04 Mayıs 1924 târihinde Kerkük’te, Asayişi temin ile görevli Asûri askerler, Kerkük’ün Eskiyaka Mahallesi’ndeki Büyükpazar adlı çarşıda, satıcılardan biri ile tartışırlar. Tartışma, çatışmaya, çatışma, katliama dönüştü. Askerler, sivil halka ateş ederek silâhsız ve suçsuz 200 Türk insanını öldürdü. Çoğu ağır olmak üzere yaralı sayısı: 54’tür.

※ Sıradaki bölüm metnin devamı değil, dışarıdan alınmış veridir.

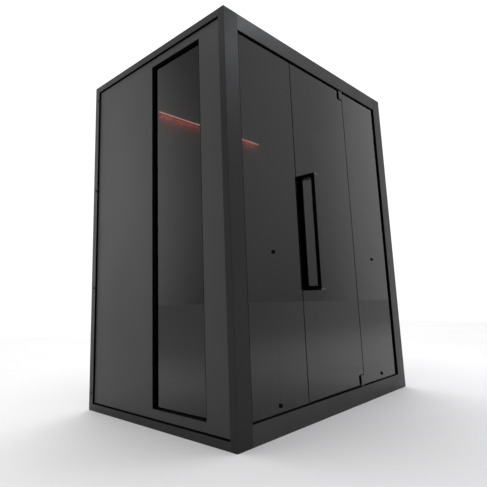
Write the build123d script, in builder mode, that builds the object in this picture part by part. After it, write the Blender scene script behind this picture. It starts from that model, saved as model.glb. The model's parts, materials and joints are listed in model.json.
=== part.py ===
"""Sauna cabin: a dark box-shaped cabin with a glazed front and one tall window in each side.

Frame: millimetres, +Z up, +X to the right of somebody who faces the front, front face towards -Y.
The origin is on the ground under the middle of the cabin's footprint.
"""
import os

from build123d import *

os.makedirs("parts", exist_ok=True)

# ---- overall sizes
cabin_width = 1700.0
cabin_depth = 1250.0
cabin_height = 2100.0

# ---- front portal, the frame round the glazed front
post_width = 100.0
portal_depth = 40.0
beam_height = 92.0
sill_height = 94.0
lining_thickness = 3.0

# ---- walls, rails and shadow grooves: the panels stand back from the rails and posts round them
wall_thickness = 60.0
rail_height = 40.0
rear_post_depth = 43.0
panel_recess = 8.0
groove_width = 8.0
groove_depth = 12.0
arris_radius = 1.5

# ---- floor and roof
floor_thickness = 60.0
roof_thickness = 16.0
roof_recess = 6.0

# ---- side windows, measured from the front face, the ground and the top
window_front_offset = 196.0
window_width = 415.0
window_sill_height = 94.0
window_head_drop = 92.0
window_glass_recess = 19.0

# ---- glazed front
glass_thickness = 8.0
front_glass_recess = 10.0
door_width = 586.0
door_gap = 6.0

# ---- glass bolts in the fixed panes
bolt_side_inset = 319.0
bolt_heights = (132.0, 869.0)
bolt_head_radius = 10.0
bolt_head_height = 5.0
bolt_shank_radius = 5.0
bolt_hole_clearance = 0.5
bolt_socket_radius = 4.0
bolt_socket_depth = 3.0

# ---- screws that hold the back wall between the rear posts
post_screw_count = 4
post_screw_end_distance = 100.0
post_screw_from_groove = 11.0
screw_recess_radius = 8.5
screw_recess_depth = 6.0
screw_head_radius = 8.0
screw_head_height = 5.0
screw_socket_radius = 3.0
screw_socket_depth = 2.5
screw_shank_radius = 3.0
screw_shank_length = 80.0
screw_hole_clearance = 0.3

# ---- door pivots
pivot_from_edge = 22.0
clamp_from_edge = 5.0
clamp_width = 40.0
clamp_height = 56.0
clamp_proud = 8.0
notch_width = 32.0
notch_height = 30.0
pin_radius = 4.0
pin_bore_clearance = 0.3
pin_engagement = 18.0
collar_radius = 8.0
collar_height = 2.0

# ---- door handles, a pair back to back
handle_length = 659.0
handle_bottom_height = 672.0
handle_from_edge = 82.0
handle_bar_width = 43.0
handle_bar_depth = 24.0
handle_foot_height = 24.0
handle_finger_gap = 43.0
handle_corner_radius = 9.0

# ---- light strip where the ceiling meets the back wall
light_profile_size = 14.0
light_diffuser_width = 8.0
light_diffuser_depth = 4.0
light_end_gap = 5.0
light_drop = 2.0

# ---- places that follow from the sizes above
outer_x = cabin_width / 2
inner_x = outer_x - wall_thickness
front_y = -cabin_depth / 2
portal_back_y = front_y + portal_depth
back_y = cabin_depth / 2
inner_back_y = back_y - wall_thickness
panel_x = outer_x - panel_recess
panel_back_y = back_y - panel_recess
side_end_y = back_y - rear_post_depth
opening_x = outer_x - post_width
beam_z = cabin_height - beam_height
top_rail_z = cabin_height - rail_height

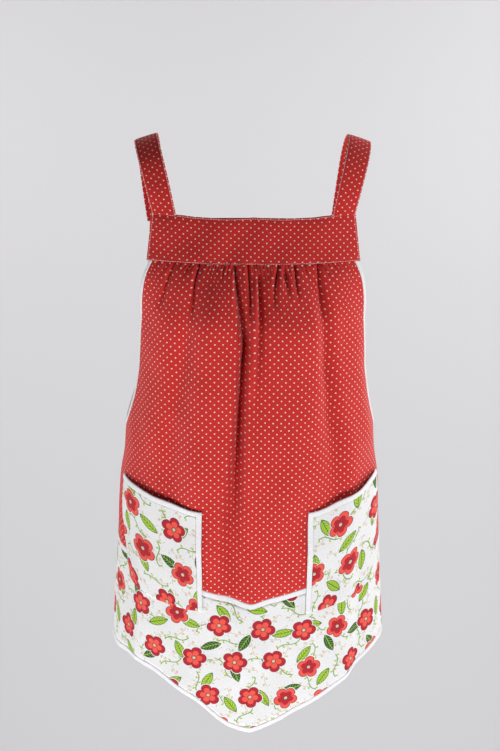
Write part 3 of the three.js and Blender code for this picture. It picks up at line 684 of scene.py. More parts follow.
def printed_cotton(name, looks):
    """Plain-woven white quilting cotton, screen printed: matt, with hard-edged flat inks of
    scattered blossoms, leaves and budding sprigs of about the real print's scale."""
    material, tree, known = cut_material(name)
    white, red, coral, dark_red, lime, green, dark_green, beige = (
        (*getattr(looks, f"print_{ink}"), 1)
        for ink in ("white", "red", "coral", "dark_red", "lime", "green", "dark_green", "beige")
    )
    ground = white

    # Budding twigs: a wavy stem with a bud on each side in turn
    for size, angle, seed, stem, bud, reach, wide, pitch, bud_size in (
        (30, 0.4, 3, beige, beige, 12, 0.52, 6.2, 1.9),
        (45, -0.6, 8, green, lime, 19, 0.8, 8.6, 1.6),
    ):
        motif_cells(tree, known, size, angle, 0.16, seed)
        work_out(tree, known, """
            swing MULTIPLY y per_swing
            bend SINE swing
            stem_x MULTIPLY bend 3.6
            off SUBTRACT x stem_x
            off_side ABSOLUTE off
            long ABSOLUTE y
            short_enough LESS_THAN long reach
            on_stem LESS_THAN off_side wide
            stem MULTIPLY on_stem short_enough
            along MULTIPLY_ADD y per_bud 0.5
            along_part FRACT along
            along_centred SUBTRACT along_part 0.5
            bud_y MULTIPLY along_centred pitch
            bud_number FLOOR along
            half_number MULTIPLY bud_number 0.5
            odd FRACT half_number
            bud_side MULTIPLY_ADD odd 4 -1
            bud_place MULTIPLY bud_side 3.6
            bud_x SUBTRACT off bud_place
            bxx MULTIPLY bud_x bud_x
            byy MULTIPLY bud_y bud_y
            bud_square ADD bxx byy
            in_bud LESS_THAN bud_square bud_reach
            bud MULTIPLY in_bud short_enough
            bud_level ABSOLUTE bud_y
            on_stalk LESS_THAN bud_level stalk_wide
            same_side MULTIPLY off bud_side
            stalk_start GREATER_THAN same_side 0
            stalk_end LESS_THAN same_side 3.6
            stalk_a MULTIPLY on_stalk stalk_start
            stalk_b MULTIPLY stalk_a stalk_end
            stalk MULTIPLY stalk_b short_enough
        """, per_swing=1 / 6.5, reach=reach, wide=wide, pitch=pitch, per_bud=1 / pitch,
            bud_reach=bud_size**2, stalk_wide=wide * 0.8)
        ground = lay_inks(tree, known, ground, ("stem", stem), ("stalk", stem), ("bud", bud))

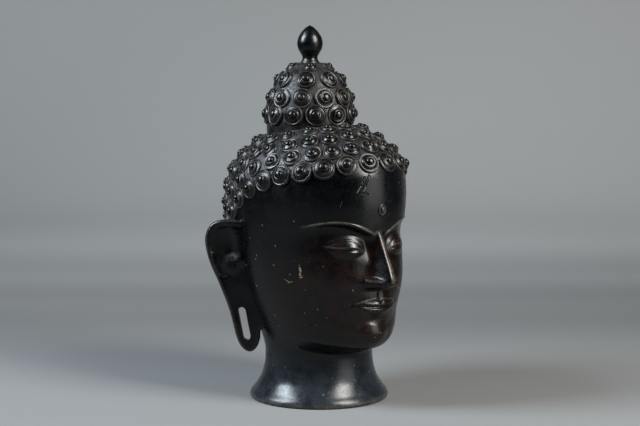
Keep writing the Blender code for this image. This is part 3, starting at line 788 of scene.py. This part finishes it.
def add_mark(shell):
    """The oval mark between and above the brows: a raised rim round a boss."""
    share = (CHIN_HEIGHT + MARK_THIRDS * FACE_THIRD - NECK_HEIGHT) / HEAD_RISE
    place = skull(np.array([0.0]), level_at(np.array([0.0]), np.array([share])))[0]
    turns = np.linspace(0, 2 * math.pi, MARK_STEPS + 1)[:-1]
    reach, out, wear = (column[:, None] for column in np.array(MARK_PROFILE).T)
    x = place[0] + reach * MARK_WIDTH / 2 * np.sin(turns)
    y = place[1] - out * MARK_RELIEF + 0 * turns
    z = place[2] - reach * MARK_HEIGHT / 2 * np.cos(turns)
    shell.add_grid(np.stack([x, y, z], -1), wear=0.5 * wear)


# A curl's section in shares of its radius and height, with wear and dust: the round bead at its
# foot from the outside in, then the nub in its middle
BEAD_PROFILE = (
    (1.03, -0.28, 0.0, 1.0), (1.03, 0.06, 0.0, 0.9), (0.995, 0.2, 0.05, 0.2),
    (0.95, 0.285, 1.0, 0.0), (0.905, 0.215, 0.05, 0.0), (0.85, 0.2, 0.0, 0.1),
)
NUB_PROFILE = (
    (0.39, 0.61, 0.0, 0.1), (0.385, 0.73, 0.0, 0.0), (0.335, 0.86, 0.0, 0.0),
    (0.235, 0.95, 0.0, 0.0), (0.12, 0.99, 0.1, 0.0),
)
# The ribbon that winds up from the bead to the nub, and the swell of the ridge across it
RIBBON_START = BEAD_PROFILE[-1][0]
RIBBON_END = NUB_PROFILE[0][0]
RIBBON_WINDS = 1.55
RIBBON_SECTION = ((0.0, 0.0), (0.36, 0.25), (0.5, 1.0), (0.64, 0.25))
RIDGE_RISE = 0.14


def ribbon_height(radius):
    share = (RIBBON_START - radius) / (RIBBON_START - RIBBON_END)
    return 0.20 + 0.42 * share**0.9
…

Osmanlı Devleti’nin çöküşünden sonra, İngiliz işgaline uğrayan Irak sınırları içinde kalan Türkmenler, Misak-ı Millî sınırları dışında kalan diğer Türk toplulukları gibi başta İngiltere olmakla Avrupa devletlerinin türlü baskı, dehşet ve asimilasyon politikasına mâruz kalmışlardır. Türkmenlere uygulanan bu saldırgan politikanın ilki 4 Mayıs 1924 ' de Kerkük halkına karşı işlenen cinayetler târihe ErmeniNesturi veya Levi katliamı olarak geçmiştir. Irak genelinde (özellikle Kuzey Irak’ta) İngiliz politikasının temel taşını oluşturan Türkmenleri yok etmek maksadı, İngiliz ordusunda paralı askerlik yapanlara devredilmiştir. Daha önceden hazırlanmış bir plâna göre 1924 Mayıs’ının ilk günlerinde Kerkük civarında mevzilenen paralı askerlerin şehir içinde Türkmenlere karşı yaptıkları kışkırtmanın yanı sıra şehirde bulunan İngiliz yanlısı satılmışlar işgal ordusunca silahlandırılmışlardı. Haydutlar ağalarının emri üzerine 4 Mayıs 1924 Ramazan Bayramı arifesinde zorbalık yapan bir askerin büyük çarşıda bir şekerciden bir okka bedava şeker almağa kalkışması üzerine Türkmen bakkal buna izin vermemiştir. Aralarında çıkan tartışma kavgaya dönüşmüştür.  Silah sesleri duyulunca hazır durumda bekleyen diğer askerler harekete geçip Kerkük Kalesi’ne giden yolları tuttular. Diğer taraftan 20 İngiliz paralı askeri Türkmenlere saldırarak büyük çarşıyı baştanbaşa yaktılar ve önlerine gelen mâsum Türkmenleri kurşuna dizerek cinâyet dolu tarihlerine bir yenisi eklediler. Haberi alan Türkmenler ve civardaki köylüler silahlarına sarılarak İngiliz güçlerine karşı mücadele vermeğe giriştiler.  Bunun üzerine İngiliz hava kuvvetleri şehri bombalamağa başladı. Tam 12 saat süren katliamda Kerkük'ün önde gelenlerinden Şeyh Mahmut Oğulları başta olmakla 200 mâsum Türkmen şehit edilmiştir. Kerkük Kalesi ve civarındaki yağmalama hareketlerinden kurtulan ev veya iş yeri, yok denecek kadar azdır. Anavatan basınında büyük yankılar yaratan bu cinayete, her zaman olduğu gibi dünya sessiz kalmıştır.